- From: Martin J. Duerst <duerst@w3.org>
- Date: Thu, 01 Jun 2000 14:35:58 +0900
- To: "Biron,Paul V" <Paul.V.Biron@kp.org>
- Cc: www-xml-schema-comments@w3.org
At 00/05/31 14:34 -0700, Biron,Paul V wrote: > > -----Original Message----- > > From: Martin J. Duerst [SMTP:duerst@w3.org] > > Sent: Thursday, May 25, 2000 11:20 PM > > To: Biron,Paul V; 'petsa@US.IBM.com' > > Cc: www-xml-schema-comments@w3.org > > Subject: RE: Easier way to define enumerations > > > > I was aware of the whitespace problem as explained below, > > but was not careful enough to think it through. Still, > > I think it's easy to provide shortness while avoiding > > the problem, e.g. by defining that xsd:enumeration > > can have either a 'value' attribute (containing a single > > value) or a 'valuelist' attribute (containing a list > > of values, whitespace-separated). This would allow > > to address values with and without whitespace. > > >Unfortunately, I think that adding the "valuelist" attribute would do little >more than engender more comments that the schema spec is too complex and >disconnected.
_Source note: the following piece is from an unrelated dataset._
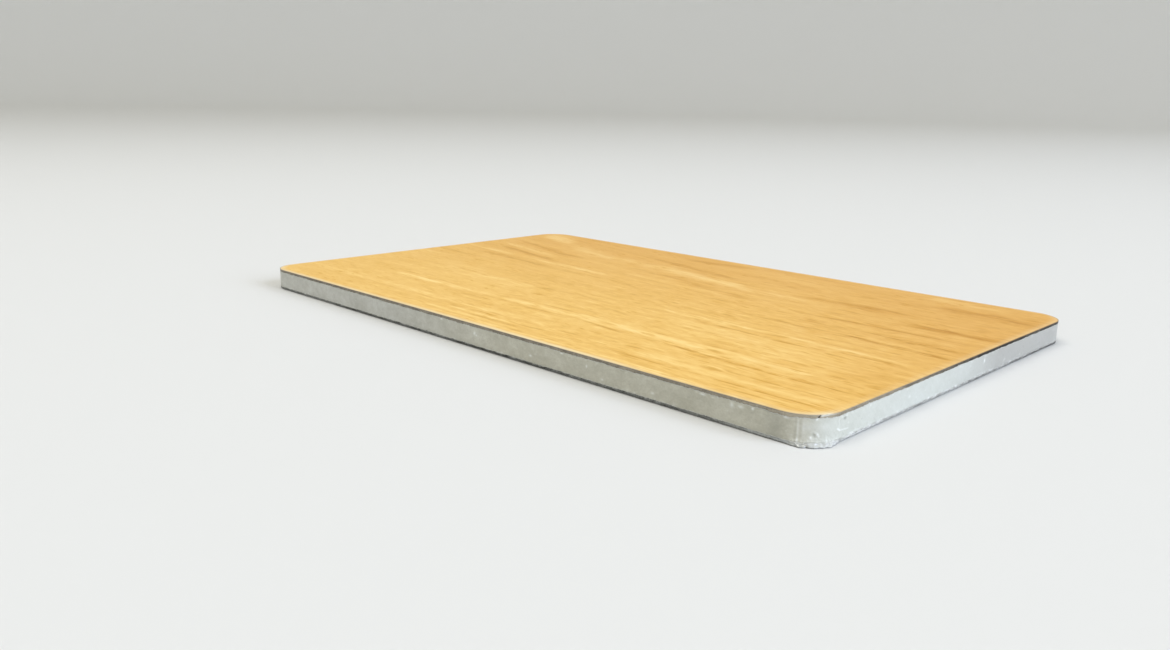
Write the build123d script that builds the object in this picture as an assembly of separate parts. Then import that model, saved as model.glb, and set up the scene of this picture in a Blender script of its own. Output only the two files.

I'm absolutely not sure about this. There is a big difference between syntactic sugar, which can be explained to everybody by just putting two examples besides each other, and doesn't affect the data model at all, but provides a great deal of convenience, and on the other hand a feature that requires subtile and confusing changes to the data model in all kinds of places, that is difficult to explain, has a lot of corner cases, and so on. >As we are all aware, there are always tradeoffs in design of this sort, >e.g., ease of authoring a schema vs. the complexity of the language itself. >So some things (the case at hand being a good example) which might reduce >the complexity of authoring an individual schema would cause the spec to >bloat to the point where the average schema author would be able to tell how >to create the schema that they intend. The tradeoff is always there. But in this case, it's rather clear that it's a small burden for spec authors, spec implementers, and spec readers, and a big saving for schema writers. Regards, Martin.